Were things perfect during the James era? No. As we covered, quite a bit went wrong and James is responsible for plenty of it. But when you hear that the Lakers are frustrated with how much control James and Klutch Sports exert over the team, ask yourself whom you'd trust more to wield that control: the guy who made nine NBA Finals in the 10 years before joining your team, or the people who took over a franchise that had won 10 titles in three decades prior to their ascension only to then park that blue ribbon franchise in the lottery?

If LeBron James hadn't signed with the Lakers, they likely would have gone down the path that the New York Knicks did prior to the hiring of Leon Rose: desperately flailing for years, failing to lure stars, utterly directionless.
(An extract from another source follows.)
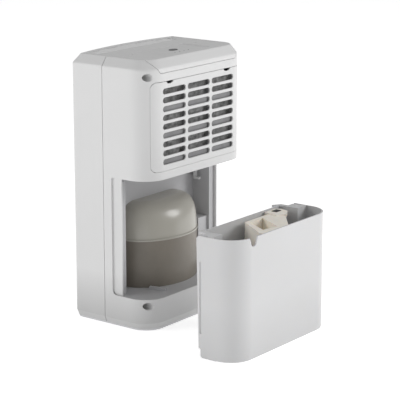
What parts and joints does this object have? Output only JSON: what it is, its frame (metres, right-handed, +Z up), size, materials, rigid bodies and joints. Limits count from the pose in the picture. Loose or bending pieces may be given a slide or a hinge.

Virtually every good thing that has happened for the Lakers since 2013 can be tied to James in some way. They had Anthony Davis because he recruited him. They have Luka Dončić because they had Davis. Maybe James could have shown more gratitude after the Lakers spent a late second round pick on his son. The Lakers owed him far more for pulling them out of the gutter when no one else would.

All of this is essentially why the player empowerment era was possible. Both players and owners are capable of creating and sustaining organizational dysfunction. The difference is that players are capable of making up for it on the court while owners can't. For all of the drama James has brought the Lakers, he's more than made up for it with his production in purple and gold. Buss, nor any other owner, can say the same. James really was the savior for the Lakers in 2018. He saved them from dysfunction that Buss at best enabled and at worst created. Now the hope is that Walter, with his sterling track record with the Dodgers, can save them by erasing that dysfunction altogether.